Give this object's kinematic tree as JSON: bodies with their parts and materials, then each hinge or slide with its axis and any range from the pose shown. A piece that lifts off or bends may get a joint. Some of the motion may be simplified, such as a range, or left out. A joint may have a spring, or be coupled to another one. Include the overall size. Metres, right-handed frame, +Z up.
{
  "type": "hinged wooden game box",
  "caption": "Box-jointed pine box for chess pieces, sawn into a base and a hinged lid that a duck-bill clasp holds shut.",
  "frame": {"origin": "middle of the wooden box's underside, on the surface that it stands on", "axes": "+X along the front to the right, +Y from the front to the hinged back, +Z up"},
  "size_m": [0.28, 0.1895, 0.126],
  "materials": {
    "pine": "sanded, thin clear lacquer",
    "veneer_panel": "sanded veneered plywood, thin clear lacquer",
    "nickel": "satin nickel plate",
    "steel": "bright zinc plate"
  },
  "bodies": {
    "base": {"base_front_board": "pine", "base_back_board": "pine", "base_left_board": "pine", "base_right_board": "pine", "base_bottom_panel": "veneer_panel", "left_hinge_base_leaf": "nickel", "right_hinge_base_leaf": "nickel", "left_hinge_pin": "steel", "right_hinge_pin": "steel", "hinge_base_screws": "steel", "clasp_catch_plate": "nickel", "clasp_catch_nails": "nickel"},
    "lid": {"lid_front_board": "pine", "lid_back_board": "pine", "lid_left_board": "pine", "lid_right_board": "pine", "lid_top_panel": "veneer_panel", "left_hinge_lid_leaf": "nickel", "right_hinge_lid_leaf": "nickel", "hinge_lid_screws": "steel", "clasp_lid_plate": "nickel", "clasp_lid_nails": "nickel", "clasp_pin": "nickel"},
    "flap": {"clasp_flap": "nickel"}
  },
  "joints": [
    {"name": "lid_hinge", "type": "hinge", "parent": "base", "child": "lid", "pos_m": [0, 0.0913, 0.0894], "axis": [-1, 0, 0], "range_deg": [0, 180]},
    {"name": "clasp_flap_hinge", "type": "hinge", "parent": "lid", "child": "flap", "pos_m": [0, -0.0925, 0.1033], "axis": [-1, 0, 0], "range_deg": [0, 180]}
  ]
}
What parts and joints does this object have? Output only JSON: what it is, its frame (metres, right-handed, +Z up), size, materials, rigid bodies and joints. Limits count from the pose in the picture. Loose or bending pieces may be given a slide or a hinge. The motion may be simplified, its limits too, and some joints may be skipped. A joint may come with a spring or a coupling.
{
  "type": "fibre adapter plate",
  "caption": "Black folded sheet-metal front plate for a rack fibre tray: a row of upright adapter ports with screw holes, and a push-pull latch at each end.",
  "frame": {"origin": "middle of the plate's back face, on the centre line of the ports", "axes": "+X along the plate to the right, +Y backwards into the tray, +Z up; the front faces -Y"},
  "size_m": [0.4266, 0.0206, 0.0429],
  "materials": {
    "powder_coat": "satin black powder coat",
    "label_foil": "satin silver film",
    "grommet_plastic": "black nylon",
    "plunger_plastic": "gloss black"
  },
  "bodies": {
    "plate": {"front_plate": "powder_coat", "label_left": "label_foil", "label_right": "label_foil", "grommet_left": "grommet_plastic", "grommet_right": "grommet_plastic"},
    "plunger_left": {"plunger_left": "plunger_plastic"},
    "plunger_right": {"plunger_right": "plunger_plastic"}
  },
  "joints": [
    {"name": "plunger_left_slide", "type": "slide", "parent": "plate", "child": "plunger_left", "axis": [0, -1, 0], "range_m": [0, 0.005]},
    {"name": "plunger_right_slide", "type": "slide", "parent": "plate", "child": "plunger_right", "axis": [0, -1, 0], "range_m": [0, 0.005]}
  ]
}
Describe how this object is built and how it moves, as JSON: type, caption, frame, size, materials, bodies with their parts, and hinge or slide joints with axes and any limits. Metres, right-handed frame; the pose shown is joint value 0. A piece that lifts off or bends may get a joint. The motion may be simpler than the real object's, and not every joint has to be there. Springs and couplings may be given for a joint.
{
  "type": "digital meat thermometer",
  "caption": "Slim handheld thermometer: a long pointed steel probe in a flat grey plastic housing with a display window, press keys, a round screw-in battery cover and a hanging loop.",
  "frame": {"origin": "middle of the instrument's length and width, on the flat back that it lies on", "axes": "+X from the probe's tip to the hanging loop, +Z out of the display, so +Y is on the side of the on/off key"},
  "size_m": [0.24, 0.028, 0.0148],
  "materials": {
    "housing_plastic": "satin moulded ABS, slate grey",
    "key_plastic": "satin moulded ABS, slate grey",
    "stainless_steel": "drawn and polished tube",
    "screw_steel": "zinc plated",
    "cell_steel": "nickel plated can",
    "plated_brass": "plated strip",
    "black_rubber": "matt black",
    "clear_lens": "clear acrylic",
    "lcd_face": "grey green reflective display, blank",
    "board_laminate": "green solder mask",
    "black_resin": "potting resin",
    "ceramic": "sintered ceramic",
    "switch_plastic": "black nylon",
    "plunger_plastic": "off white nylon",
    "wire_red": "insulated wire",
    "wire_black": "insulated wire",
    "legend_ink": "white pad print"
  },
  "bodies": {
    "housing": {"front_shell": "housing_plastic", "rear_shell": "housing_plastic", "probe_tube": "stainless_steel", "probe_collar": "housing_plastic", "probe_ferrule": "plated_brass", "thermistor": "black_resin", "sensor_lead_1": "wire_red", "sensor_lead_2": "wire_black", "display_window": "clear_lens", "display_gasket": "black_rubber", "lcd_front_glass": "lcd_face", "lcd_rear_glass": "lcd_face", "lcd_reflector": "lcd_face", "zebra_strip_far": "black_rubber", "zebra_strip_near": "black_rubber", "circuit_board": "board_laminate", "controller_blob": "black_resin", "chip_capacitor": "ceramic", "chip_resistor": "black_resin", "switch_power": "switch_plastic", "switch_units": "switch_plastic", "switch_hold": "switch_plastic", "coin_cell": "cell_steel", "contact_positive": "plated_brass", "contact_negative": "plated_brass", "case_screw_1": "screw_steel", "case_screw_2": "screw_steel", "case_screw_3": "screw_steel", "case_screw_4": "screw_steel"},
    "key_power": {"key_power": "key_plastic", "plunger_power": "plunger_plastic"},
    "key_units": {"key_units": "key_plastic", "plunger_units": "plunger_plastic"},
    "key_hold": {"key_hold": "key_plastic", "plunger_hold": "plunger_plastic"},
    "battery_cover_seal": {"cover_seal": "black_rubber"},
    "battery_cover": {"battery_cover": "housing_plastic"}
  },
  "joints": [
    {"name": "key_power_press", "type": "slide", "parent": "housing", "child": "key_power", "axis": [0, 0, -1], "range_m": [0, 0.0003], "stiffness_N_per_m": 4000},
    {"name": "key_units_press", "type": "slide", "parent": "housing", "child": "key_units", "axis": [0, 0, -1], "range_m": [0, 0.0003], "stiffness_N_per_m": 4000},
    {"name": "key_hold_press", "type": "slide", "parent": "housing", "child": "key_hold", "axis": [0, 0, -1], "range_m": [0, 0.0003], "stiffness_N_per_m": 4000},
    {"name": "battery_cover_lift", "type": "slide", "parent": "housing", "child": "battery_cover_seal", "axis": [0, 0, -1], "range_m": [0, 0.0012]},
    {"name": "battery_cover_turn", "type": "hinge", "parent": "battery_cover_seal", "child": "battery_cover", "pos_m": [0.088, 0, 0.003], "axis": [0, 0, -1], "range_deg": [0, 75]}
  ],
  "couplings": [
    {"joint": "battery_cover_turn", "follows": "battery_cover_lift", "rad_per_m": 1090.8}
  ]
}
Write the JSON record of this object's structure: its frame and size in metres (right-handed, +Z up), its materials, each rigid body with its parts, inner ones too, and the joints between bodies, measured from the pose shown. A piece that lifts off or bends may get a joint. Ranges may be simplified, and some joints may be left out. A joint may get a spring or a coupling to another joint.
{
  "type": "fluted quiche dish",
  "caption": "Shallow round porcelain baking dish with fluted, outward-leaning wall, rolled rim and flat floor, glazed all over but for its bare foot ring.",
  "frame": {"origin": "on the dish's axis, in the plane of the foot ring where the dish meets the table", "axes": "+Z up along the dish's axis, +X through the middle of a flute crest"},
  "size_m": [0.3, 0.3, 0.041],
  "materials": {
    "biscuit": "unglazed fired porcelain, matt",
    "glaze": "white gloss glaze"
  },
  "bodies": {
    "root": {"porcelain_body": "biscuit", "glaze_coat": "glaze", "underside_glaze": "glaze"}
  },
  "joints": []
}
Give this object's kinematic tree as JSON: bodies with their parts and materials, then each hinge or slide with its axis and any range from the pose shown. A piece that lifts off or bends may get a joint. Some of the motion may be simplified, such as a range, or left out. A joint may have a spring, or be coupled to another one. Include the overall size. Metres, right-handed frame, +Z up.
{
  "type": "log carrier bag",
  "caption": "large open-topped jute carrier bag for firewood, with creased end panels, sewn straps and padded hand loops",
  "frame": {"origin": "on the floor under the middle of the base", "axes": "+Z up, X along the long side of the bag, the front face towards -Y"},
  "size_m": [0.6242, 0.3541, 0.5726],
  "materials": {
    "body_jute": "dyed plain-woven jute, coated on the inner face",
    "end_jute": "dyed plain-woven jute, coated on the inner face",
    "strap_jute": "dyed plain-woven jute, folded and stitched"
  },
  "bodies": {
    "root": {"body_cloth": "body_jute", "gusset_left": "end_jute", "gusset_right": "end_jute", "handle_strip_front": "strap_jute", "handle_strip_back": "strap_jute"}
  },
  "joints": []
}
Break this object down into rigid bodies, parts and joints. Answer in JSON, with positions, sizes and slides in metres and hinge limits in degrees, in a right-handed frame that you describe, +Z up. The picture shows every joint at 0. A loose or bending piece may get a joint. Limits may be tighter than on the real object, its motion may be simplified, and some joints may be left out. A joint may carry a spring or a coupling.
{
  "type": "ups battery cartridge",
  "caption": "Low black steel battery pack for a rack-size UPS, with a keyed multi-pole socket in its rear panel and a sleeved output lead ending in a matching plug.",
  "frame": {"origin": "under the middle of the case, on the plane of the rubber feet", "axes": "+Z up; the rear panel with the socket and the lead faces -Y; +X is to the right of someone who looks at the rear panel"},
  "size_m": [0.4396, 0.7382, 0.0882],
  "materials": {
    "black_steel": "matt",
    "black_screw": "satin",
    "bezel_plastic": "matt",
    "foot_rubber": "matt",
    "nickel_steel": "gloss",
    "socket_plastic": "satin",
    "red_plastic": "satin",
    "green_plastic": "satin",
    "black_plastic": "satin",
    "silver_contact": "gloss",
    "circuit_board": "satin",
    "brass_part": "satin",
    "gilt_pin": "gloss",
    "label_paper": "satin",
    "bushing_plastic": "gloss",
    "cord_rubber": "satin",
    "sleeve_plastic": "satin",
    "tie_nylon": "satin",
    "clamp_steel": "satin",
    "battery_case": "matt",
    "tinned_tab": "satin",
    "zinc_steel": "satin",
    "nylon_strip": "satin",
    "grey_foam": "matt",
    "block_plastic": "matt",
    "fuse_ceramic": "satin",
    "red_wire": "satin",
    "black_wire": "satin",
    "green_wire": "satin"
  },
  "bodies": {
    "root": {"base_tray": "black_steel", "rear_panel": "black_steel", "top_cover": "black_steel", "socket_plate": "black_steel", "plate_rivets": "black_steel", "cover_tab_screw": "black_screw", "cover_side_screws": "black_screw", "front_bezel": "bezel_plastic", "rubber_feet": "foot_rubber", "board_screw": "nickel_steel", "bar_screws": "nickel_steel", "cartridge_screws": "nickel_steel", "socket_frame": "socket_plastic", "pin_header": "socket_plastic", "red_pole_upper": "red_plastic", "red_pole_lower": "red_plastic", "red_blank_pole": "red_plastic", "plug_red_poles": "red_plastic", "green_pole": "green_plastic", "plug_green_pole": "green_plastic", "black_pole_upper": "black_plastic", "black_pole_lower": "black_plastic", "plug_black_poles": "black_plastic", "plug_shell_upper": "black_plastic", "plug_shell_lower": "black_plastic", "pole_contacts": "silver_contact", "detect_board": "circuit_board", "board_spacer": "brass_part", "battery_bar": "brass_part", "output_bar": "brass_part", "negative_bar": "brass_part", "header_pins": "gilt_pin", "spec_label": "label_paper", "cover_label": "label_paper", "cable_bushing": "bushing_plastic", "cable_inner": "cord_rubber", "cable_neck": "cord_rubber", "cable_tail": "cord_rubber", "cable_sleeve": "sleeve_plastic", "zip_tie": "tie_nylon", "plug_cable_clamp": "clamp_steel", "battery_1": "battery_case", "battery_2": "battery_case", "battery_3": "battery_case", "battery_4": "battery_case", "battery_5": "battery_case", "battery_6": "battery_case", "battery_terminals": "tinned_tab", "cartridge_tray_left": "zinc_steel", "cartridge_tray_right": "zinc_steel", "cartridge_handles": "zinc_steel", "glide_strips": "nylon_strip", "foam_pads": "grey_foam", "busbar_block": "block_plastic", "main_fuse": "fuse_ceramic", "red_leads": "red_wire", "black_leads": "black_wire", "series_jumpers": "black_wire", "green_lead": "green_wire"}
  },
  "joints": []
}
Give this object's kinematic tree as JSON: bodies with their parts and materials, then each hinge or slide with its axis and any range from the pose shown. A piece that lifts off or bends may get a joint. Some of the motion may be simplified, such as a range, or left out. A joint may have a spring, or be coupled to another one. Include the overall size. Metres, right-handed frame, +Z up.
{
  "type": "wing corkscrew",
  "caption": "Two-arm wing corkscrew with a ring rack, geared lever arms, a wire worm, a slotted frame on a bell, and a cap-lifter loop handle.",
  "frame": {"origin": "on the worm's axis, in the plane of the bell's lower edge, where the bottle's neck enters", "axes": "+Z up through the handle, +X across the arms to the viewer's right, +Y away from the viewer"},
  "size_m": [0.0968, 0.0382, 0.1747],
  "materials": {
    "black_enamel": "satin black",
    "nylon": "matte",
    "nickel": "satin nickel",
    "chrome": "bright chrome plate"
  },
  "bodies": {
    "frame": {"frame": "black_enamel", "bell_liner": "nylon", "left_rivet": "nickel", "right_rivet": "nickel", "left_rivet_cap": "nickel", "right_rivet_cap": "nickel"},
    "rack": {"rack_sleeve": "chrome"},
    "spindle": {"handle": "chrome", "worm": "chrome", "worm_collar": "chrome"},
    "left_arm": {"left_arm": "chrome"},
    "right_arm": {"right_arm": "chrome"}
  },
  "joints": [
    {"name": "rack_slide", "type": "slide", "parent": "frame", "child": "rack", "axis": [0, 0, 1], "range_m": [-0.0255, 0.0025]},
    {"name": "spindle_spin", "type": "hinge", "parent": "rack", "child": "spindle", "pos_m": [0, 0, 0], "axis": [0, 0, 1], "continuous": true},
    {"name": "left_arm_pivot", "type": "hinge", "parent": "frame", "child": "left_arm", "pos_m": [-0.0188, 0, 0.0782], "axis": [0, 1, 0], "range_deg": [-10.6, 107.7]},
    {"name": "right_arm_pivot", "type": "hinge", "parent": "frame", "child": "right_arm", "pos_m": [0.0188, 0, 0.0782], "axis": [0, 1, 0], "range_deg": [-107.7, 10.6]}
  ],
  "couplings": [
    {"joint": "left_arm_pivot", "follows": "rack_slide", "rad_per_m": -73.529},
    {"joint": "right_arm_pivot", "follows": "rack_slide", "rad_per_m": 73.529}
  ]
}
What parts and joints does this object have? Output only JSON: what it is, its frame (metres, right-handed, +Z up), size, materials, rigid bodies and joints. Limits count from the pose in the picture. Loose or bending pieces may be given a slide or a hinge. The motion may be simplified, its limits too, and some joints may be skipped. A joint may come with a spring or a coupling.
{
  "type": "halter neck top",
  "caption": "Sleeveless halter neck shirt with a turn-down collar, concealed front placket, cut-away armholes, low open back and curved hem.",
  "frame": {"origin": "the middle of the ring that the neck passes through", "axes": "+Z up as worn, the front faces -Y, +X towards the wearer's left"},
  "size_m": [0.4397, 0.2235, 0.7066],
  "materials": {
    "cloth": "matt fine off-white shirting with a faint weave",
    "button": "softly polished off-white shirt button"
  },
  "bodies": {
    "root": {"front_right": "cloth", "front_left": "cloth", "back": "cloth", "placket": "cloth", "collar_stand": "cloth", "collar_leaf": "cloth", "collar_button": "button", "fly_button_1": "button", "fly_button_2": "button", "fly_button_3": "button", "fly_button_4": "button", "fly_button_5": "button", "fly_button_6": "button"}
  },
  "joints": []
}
━━━
__EXERCISE TASK__:
Show all lines above holding "down".

__EXPECTED OUTPUT__:
Break this object down into rigid bodies, parts and joints. Answer in JSON, with positions, sizes and slides in metres and hinge limits in degrees, in a right-handed frame that you describe, +Z up. The picture shows every joint at 0. A loose or bending piece may get a joint. Limits may be tighter than on the real object, its motion may be simplified, and some joints may be left out. A joint may carry a spring or a coupling.
  "caption": "Sleeveless halter neck shirt with a turn-down collar, concealed front placket, cut-away armholes, low open back and curved hem.",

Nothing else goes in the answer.